Sunday, July 08, 2007

US National Archivist promises access improvements

Allen Weinstein, Progress toward a Goal of Greater Access, Prologue, Summer 2007.  Weinstein is the US National Archivist.  (Thanks to ResourceShelf.)  Excerpt:

...With [public] records, Americans hold their government officials accountable, guarantee individual rights and entitlements, and preserve the nation's history for future generations. But these documents are of little use or benefit to citizens unless they have access to them.

Those concerned with maximizing timely access to public records government-wide, as we are at the National Archives and Records Administration (NARA), received encouragement this year as a result of some developments in policy and change of mood in Washington....

In the past year or two, a wide variety of records have been opened, both in response to FOIA and as a result of systematic reviews. They include the files of then-Supreme Court nominees John Roberts and Samuel Alito, the post-presidential papers of Dwight Eisenhower, the personal papers of Rose Kennedy, 60 additional hours of Lyndon Johnson's phone conversations, National Security Council files from the Ford administration, domestic policy papers from the Clinton White House, portions of files from independent counsels from the Iran/Contra and Whitewater investigations, and the official and confidential files of J. Edgar Hoover....

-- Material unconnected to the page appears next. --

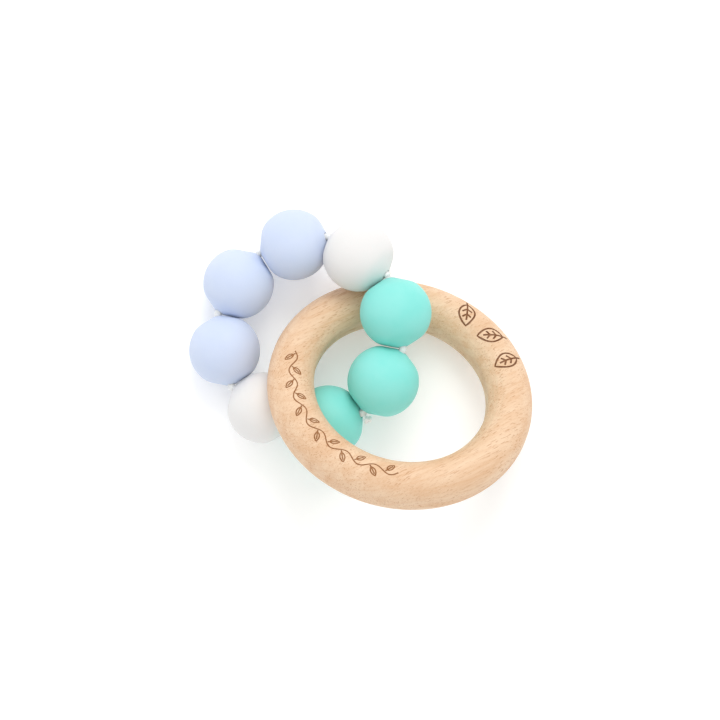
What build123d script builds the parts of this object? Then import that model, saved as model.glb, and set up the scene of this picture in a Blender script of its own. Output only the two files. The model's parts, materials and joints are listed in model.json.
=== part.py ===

NARA has made visible progress on a number of its strategic goals in the past two years—goals of greater access to our holdings:

  • We are moving steadily toward an Electronic Records Archives that will ensure preservation of, and access to, today's electronic records far into the future. ERA's first increment is scheduled to begin in late 2007 or early 2008.
  • We are working closely with the intelligence community and other key agencies to ensure that we can develop a National Declassification Initiative to transform the way documents are reviewed and released.
  • We are working with the private sector to digitize key collections and to enable Internet search engines wider and deeper access to our vast databases....

PS:  For more on the third bullet point, see my blog post from January 19, 2007.  The US National Archives made a non-exclusive deal with Footnote, Inc., allowing Footnote to digitize some of the archive's public-domain documents and sell them online.  Footnote will charge $100/year or $1.99/page for access to these public documents until 2012, when access will be free.